====== Data excerpt

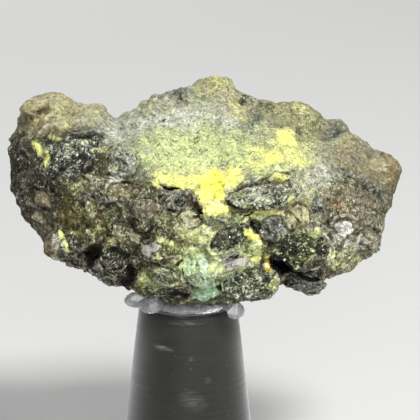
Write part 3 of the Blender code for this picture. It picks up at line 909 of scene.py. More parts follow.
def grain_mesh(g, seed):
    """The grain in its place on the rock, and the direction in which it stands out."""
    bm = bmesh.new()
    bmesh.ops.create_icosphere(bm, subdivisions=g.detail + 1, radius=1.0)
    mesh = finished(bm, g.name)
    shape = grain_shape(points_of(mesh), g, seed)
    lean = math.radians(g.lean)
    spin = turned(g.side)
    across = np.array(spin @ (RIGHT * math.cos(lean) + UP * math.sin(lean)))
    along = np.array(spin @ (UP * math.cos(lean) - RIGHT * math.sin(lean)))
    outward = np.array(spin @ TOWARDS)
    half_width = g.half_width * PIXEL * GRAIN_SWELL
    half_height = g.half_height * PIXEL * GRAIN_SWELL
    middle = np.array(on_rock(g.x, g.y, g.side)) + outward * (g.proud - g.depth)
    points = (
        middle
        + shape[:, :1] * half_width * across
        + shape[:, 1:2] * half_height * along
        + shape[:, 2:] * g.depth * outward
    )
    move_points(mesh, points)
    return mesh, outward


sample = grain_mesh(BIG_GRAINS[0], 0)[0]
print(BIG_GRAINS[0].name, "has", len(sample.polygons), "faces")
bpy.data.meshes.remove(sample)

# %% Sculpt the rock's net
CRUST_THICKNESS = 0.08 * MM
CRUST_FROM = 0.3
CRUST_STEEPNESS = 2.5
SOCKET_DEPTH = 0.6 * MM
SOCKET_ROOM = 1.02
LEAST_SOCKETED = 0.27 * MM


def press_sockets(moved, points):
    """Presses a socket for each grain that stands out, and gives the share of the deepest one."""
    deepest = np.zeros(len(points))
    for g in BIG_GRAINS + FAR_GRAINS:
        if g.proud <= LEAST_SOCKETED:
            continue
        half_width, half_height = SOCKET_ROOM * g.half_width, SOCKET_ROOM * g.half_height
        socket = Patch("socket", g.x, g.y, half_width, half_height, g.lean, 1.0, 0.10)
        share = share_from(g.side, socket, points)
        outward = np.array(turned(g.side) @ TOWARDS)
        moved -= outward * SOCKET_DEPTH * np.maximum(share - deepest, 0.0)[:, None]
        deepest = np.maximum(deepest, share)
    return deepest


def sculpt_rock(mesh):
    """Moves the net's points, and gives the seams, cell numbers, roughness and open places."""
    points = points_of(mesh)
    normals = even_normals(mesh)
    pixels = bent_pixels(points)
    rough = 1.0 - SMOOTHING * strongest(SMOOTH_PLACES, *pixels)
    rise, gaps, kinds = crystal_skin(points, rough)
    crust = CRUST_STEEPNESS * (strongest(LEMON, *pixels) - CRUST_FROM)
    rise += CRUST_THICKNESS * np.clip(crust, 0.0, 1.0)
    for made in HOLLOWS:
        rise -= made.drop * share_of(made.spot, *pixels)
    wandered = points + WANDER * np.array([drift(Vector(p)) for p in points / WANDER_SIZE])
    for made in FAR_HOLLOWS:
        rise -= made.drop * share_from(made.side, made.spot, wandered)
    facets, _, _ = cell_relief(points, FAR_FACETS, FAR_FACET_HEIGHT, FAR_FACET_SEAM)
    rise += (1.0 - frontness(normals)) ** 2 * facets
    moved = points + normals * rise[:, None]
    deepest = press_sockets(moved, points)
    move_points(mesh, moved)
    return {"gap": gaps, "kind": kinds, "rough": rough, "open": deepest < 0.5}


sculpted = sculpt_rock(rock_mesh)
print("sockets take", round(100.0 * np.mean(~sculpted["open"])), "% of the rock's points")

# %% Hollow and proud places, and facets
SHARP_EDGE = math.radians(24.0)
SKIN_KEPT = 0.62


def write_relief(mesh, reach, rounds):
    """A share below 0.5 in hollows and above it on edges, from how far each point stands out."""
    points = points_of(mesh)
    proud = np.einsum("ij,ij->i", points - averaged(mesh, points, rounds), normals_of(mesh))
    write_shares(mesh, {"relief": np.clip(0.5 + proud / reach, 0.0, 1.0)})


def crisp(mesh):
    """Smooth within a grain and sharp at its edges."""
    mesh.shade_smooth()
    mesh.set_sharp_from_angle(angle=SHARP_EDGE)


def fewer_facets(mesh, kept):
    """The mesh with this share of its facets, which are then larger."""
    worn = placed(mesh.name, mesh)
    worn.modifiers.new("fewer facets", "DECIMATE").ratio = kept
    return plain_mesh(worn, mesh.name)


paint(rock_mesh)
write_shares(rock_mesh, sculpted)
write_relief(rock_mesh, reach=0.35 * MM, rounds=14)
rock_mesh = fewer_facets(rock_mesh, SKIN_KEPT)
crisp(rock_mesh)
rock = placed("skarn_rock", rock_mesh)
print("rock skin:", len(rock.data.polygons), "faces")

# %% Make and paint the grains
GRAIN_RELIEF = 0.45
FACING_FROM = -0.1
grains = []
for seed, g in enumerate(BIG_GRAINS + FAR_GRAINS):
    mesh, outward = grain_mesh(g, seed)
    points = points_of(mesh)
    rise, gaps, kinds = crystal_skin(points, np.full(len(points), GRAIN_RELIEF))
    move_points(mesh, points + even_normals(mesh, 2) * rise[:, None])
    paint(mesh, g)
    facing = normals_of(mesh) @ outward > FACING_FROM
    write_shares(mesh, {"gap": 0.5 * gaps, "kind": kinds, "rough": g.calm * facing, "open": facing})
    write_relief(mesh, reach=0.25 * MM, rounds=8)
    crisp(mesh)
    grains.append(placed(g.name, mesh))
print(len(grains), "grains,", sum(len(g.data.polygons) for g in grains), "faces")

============

## Problem to solve
Please quote the data above in full, with no line missing.

## Solution
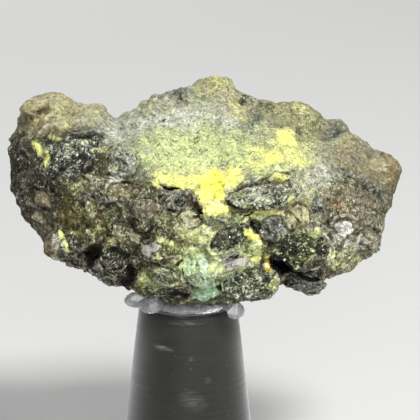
Write part 3 of the Blender code for this picture. It picks up at line 909 of scene.py. More parts follow.
def grain_mesh(g, seed):
    """The grain in its place on the rock, and the direction in which it stands out."""
    bm = bmesh.new()
    bmesh.ops.create_icosphere(bm, subdivisions=g.detail + 1, radius=1.0)
    mesh = finished(bm, g.name)
    shape = grain_shape(points_of(mesh), g, seed)
    lean = math.radians(g.lean)
    spin = turned(g.side)
    across = np.array(spin @ (RIGHT * math.cos(lean) + UP * math.sin(lean)))
    along = np.array(spin @ (UP * math.cos(lean) - RIGHT * math.sin(lean)))
    outward = np.array(spin @ TOWARDS)
    half_width = g.half_width * PIXEL * GRAIN_SWELL
    half_height = g.half_height * PIXEL * GRAIN_SWELL
    middle = np.array(on_rock(g.x, g.y, g.side)) + outward * (g.proud - g.depth)
    points = (
        middle
        + shape[:, :1] * half_width * across
        + shape[:, 1:2] * half_height * along
        + shape[:, 2:] * g.depth * outward
    )
    move_points(mesh, points)
    return mesh, outward


sample = grain_mesh(BIG_GRAINS[0], 0)[0]
print(BIG_GRAINS[0].name, "has", len(sample.polygons), "faces")
bpy.data.meshes.remove(sample)

# %% Sculpt the rock's net
CRUST_THICKNESS = 0.08 * MM
CRUST_FROM = 0.3
CRUST_STEEPNESS = 2.5
SOCKET_DEPTH = 0.6 * MM
SOCKET_ROOM = 1.02
LEAST_SOCKETED = 0.27 * MM


def press_sockets(moved, points):
    """Presses a socket for each grain that stands out, and gives the share of the deepest one."""
    deepest = np.zeros(len(points))
    for g in BIG_GRAINS + FAR_GRAINS:
        if g.proud <= LEAST_SOCKETED:
            continue
        half_width, half_height = SOCKET_ROOM * g.half_width, SOCKET_ROOM * g.half_height
        socket = Patch("socket", g.x, g.y, half_width, half_height, g.lean, 1.0, 0.10)
        share = share_from(g.side, socket, points)
        outward = np.array(turned(g.side) @ TOWARDS)
        moved -= outward * SOCKET_DEPTH * np.maximum(share - deepest, 0.0)[:, None]
        deepest = np.maximum(deepest, share)
    return deepest


def sculpt_rock(mesh):
    """Moves the net's points, and gives the seams, cell numbers, roughness and open places."""
    points = points_of(mesh)
    normals = even_normals(mesh)
    pixels = bent_pixels(points)
    rough = 1.0 - SMOOTHING * strongest(SMOOTH_PLACES, *pixels)
    rise, gaps, kinds = crystal_skin(points, rough)
    crust = CRUST_STEEPNESS * (strongest(LEMON, *pixels) - CRUST_FROM)
    rise += CRUST_THICKNESS * np.clip(crust, 0.0, 1.0)
    for made in HOLLOWS:
        rise -= made.drop * share_of(made.spot, *pixels)
    wandered = points + WANDER * np.array([drift(Vector(p)) for p in points / WANDER_SIZE])
    for made in FAR_HOLLOWS:
        rise -= made.drop * share_from(made.side, made.spot, wandered)
    facets, _, _ = cell_relief(points, FAR_FACETS, FAR_FACET_HEIGHT, FAR_FACET_SEAM)
    rise += (1.0 - frontness(normals)) ** 2 * facets
    moved = points + normals * rise[:, None]
    deepest = press_sockets(moved, points)
    move_points(mesh, moved)
    return {"gap": gaps, "kind": kinds, "rough": rough, "open": deepest < 0.5}


sculpted = sculpt_rock(rock_mesh)
print("sockets take", round(100.0 * np.mean(~sculpted["open"])), "% of the rock's points")

# %% Hollow and proud places, and facets
SHARP_EDGE = math.radians(24.0)
SKIN_KEPT = 0.62


def write_relief(mesh, reach, rounds):
    """A share below 0.5 in hollows and above it on edges, from how far each point stands out."""
    points = points_of(mesh)
    proud = np.einsum("ij,ij->i", points - averaged(mesh, points, rounds), normals_of(mesh))
    write_shares(mesh, {"relief": np.clip(0.5 + proud / reach, 0.0, 1.0)})


def crisp(mesh):
    """Smooth within a grain and sharp at its edges."""
    mesh.shade_smooth()
    mesh.set_sharp_from_angle(angle=SHARP_EDGE)


def fewer_facets(mesh, kept):
    """The mesh with this share of its facets, which are then larger."""
    worn = placed(mesh.name, mesh)
    worn.modifiers.new("fewer facets", "DECIMATE").ratio = kept
    return plain_mesh(worn, mesh.name)


paint(rock_mesh)
write_shares(rock_mesh, sculpted)
write_relief(rock_mesh, reach=0.35 * MM, rounds=14)
rock_mesh = fewer_facets(rock_mesh, SKIN_KEPT)
crisp(rock_mesh)
rock = placed("skarn_rock", rock_mesh)
print("rock skin:", len(rock.data.polygons), "faces")

# %% Make and paint the grains
GRAIN_RELIEF = 0.45
FACING_FROM = -0.1
grains = []
for seed, g in enumerate(BIG_GRAINS + FAR_GRAINS):
    mesh, outward = grain_mesh(g, seed)
    points = points_of(mesh)
    rise, gaps, kinds = crystal_skin(points, np.full(len(points), GRAIN_RELIEF))
    move_points(mesh, points + even_normals(mesh, 2) * rise[:, None])
    paint(mesh, g)
    facing = normals_of(mesh) @ outward > FACING_FROM
    write_shares(mesh, {"gap": 0.5 * gaps, "kind": kinds, "rough": g.calm * facing, "open": facing})
    write_relief(mesh, reach=0.25 * MM, rounds=8)
    crisp(mesh)
    grains.append(placed(g.name, mesh))
print(len(grains), "grains,", sum(len(g.data.polygons) for g in grains), "faces")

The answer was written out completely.